Friday, February 10, 2012

the known and the unknown

Peter has had a restful, stable day in the ICU. He started it by initiating a phone conversation with an encouraging friend. The remainder of the day he has mostly rested.

We don’t know the cause of yesterday’s blood pressure drop. We do know that liver function continues to improve. Based on this and doctors’ recommendations, we (Peter’s kids: Irene, Joe, Janice and I) authorized an endoscopic procedure, scheduled for tomorrow afternoon. It may provide a clue about, and potentially a means to cauterize, an unknown lesion in his upper gastrointestinal tract (should there be one).

Acting on what we know, we approach the unknown.

The other day, Peter awoke and shared a dream. In it, Defense Secretary Leon Panetta was bombing some land. “Louie, we have to stop him,” Peter half-joked with Fr. Louie Vitale.

The other half was serious. We know the beast is poised to pounce. We know Secretary Panetta is being pressured to smother cities, towns and hamlets in Iran, Syria and God knows where else under bullets, bombs and mortars in our name or with our “foreign aid” munitions, to poison their creatures with kilotons of “depleted” uranium munitions in our name, and to terrorize their families in nighttime raids in our name – or to offer a few words of toothless disapproval, while someone else does these things.

We know not the day nor the hour, nor what forms of deceit, shame and brutality will confront those who dutifully dissent.
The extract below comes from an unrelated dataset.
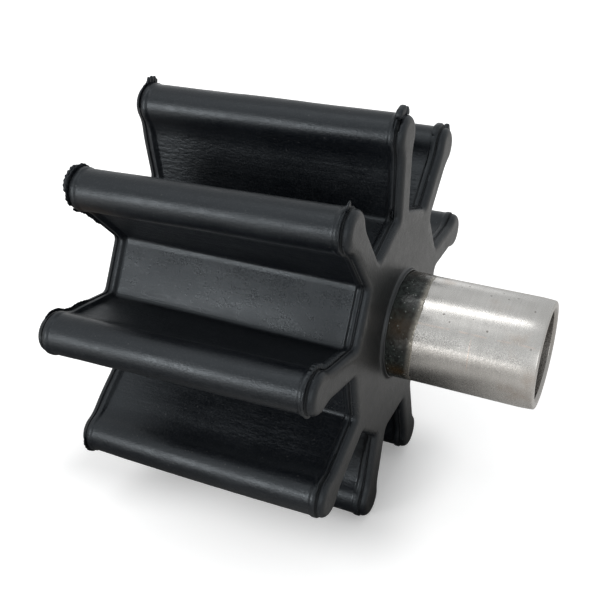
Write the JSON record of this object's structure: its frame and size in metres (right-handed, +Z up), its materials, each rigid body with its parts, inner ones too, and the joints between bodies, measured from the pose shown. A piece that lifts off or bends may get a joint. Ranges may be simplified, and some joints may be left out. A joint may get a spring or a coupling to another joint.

But the unknowns must not stop us from acting on what we know. We know that war is wrong, that to prepare for, fund or supply war is sin, that Leon Panetta can be held accountable to the Gospel of Jesus* and that we have an opportunity to communicate clearly to him what actions he may and may not rightly authorize in our name.

Peacemaking requires acting amid many unknowns. One who reminds Christians that they must love their enemies does not know whose heart will be stirred. One who caringly corrects another after an interaction tainted by oppressive habit does not know what future harm they may have prevented. Farmers torn from their lands in Colombia or Indonesia who are jailed, threatened or killed for trying to bring their communities back do not know which beatitudes their risk and sacrifice fulfill. But in case others did not know, their actions show the hand of God is at work in the world.

*Defense Secretary Leon Panetta was raised in Catholic schools, received political science and law degrees from a Jesuit-run university, and has served on the Board of Directors of the National Leadership Roundtable on Church Management.

This post is written by Duane Ediger. He recognizes that it is a departure from those that preceded it and wishes to avoid any implication that its proclamations represent the views of any other particular family member or the family as a whole.